Mehdi Nemmouche stayed in Brussels for nearly two months before the Jewish Museum attack

Mehdi Nemmouche stayed in Brussels for nearly two months before the Jewish Museum attack
The indictment revealed relevant information regarding the whereabouts and the contacts of Mehdi Nemmouche leading up to the attack.

Mehdi Nemmouche went to Belgium a little over two months before the attack in the Jewish Museum, as emerges from the indictment which federal judges resumed reading out on Thursday afternoon, before the Brussels Criminal Court. From the end of March 2014 until the end of May 2014, he rented a room in a block of flats located on Rue Saint-Joseph in Molenbeek. He had previously spent a night in a youth hostel. 

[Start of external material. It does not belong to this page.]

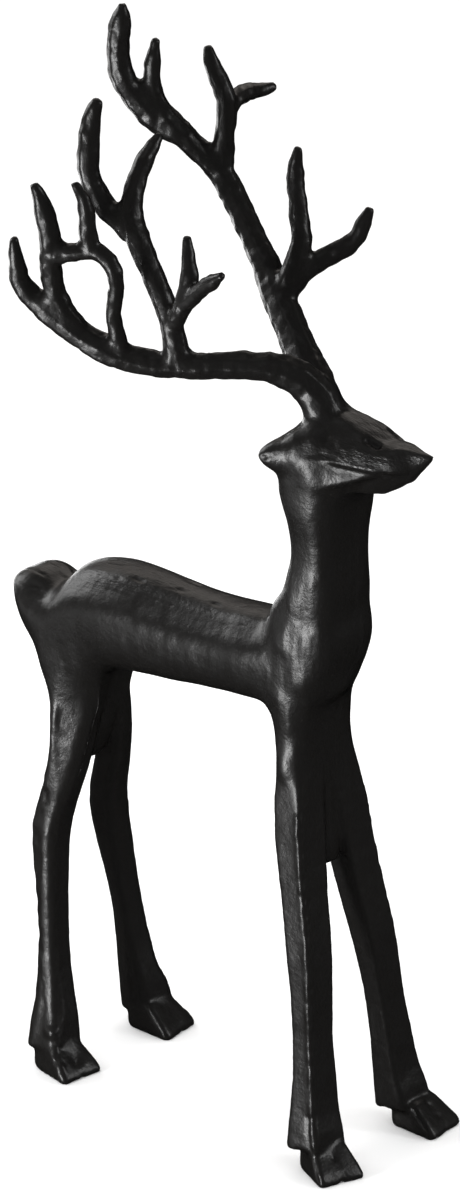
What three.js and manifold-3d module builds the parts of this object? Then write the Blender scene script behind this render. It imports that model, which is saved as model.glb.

The owner of the block of flats in which Mehdi Nemmouche lived is one Tarak Smirani. He contacted the authorities after recognising his tenant in a wanted notice, circulated after the attack.

Initially Mehdi Nemmouche rented a room for a month. At the beginning of April he extended his stay in another room in the block of flats, whilst alerting his owner that he had to return to France to see his sick father.

Tarak Smirani did not then next see the defendant until 24 May, some hours after the Jewish Museum killings. Mehdi Nemmouche requested his help to purchase a bus ticket to Marseille, which in the end did not materialize. At the same time, the tenant stated that he was soon going to be leaving the premises.

After the publication of the wanted notice, the wife of Tarak Smirani recalled encountering Nemmouche near to the block of flats between 4 p.m. and 5 p.m. – less than an hour after the incident. She said that he was wearing a dark suit and carrying three bags. He appeared to be in a hurry.

During the search, the investigators went on to find, in the bin of Mehdi Nemmouche’s bedroom, the packaging for SIM cards discovered on him at the time of his arrest in Marseille, as well as a shoebox corresponding to the shoes that he was wearing. Traces of trainer material can also be linked “with certainty” to a pair found in his bags on 30 May.

Both the day following the attack, and indeed two days after, Mehdi Nemmouche met purchasers of items to whom he respectively sold a GoPro camera and a games console.

Mobile telephone investigations revealed that during April of that year, the defendant had several contacts with two of his former fellow inmates, Mounir Attallah and Nacer Bendrer.